In other words, despite Greitens’ angry words, the legal situation went from bad to worse today. Greitens caught a break when prosecutors withdrew a felony invasion of privacy charge two weeks ago, which he called a “great victory,” but it was short-lived. Greitens had been subpoenaed to testify before the legislature next week, and the walls were closing in on him in that venue.
Greitens’ resignation will make Lt. Gov. Mike Parsons the state’s new chief executive, a result hailed by Attorney General and US Senate hopeful Josh Hawley:
Parson, 62, was not in the Capitol when Greitens announced his plan. His chief of staff, Ward Franz, said was unsure if the farmer from Bolivar had spoken with Greitens before the announcement. Franz said a statement from Parson would be forthcoming.

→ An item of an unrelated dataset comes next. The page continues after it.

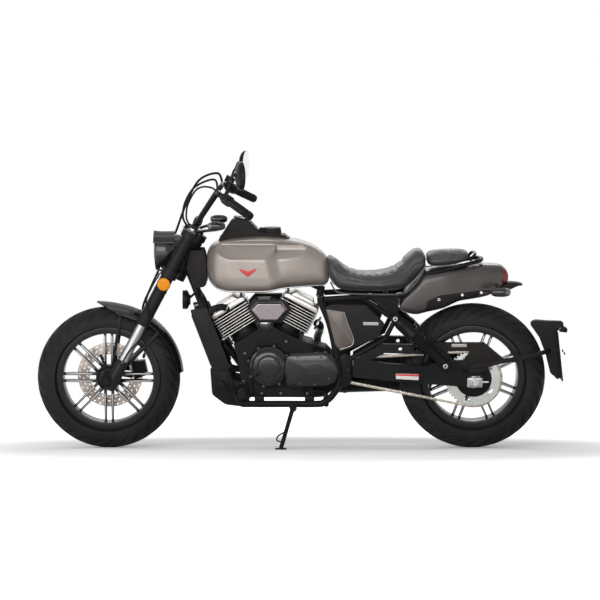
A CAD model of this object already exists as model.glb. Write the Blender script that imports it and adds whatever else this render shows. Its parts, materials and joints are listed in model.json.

“I think you’ll be pleased with him as governor,” Franz said. …
Attorney General Josh Hawley, who is investigating Greitens and had called on him to resign, has seen his campaign for the U.S. Senate seat help by Democrat Claire McCaskill damaged by Greitens’ controversies.
“Governor Greitens has done the right thing today,” Hawley said in a statement. “I wish incoming Governor Mike Parson well, and stand ready to assist him in his transition. This Office’s work for the people of Missouri goes forward.”
At the very least, Greitens’ resignation removes a major distraction for Republicans in the Senate race. It may not end Greitens’ legal troubles, but it will make them Greitens’ own problems rather than the party’s.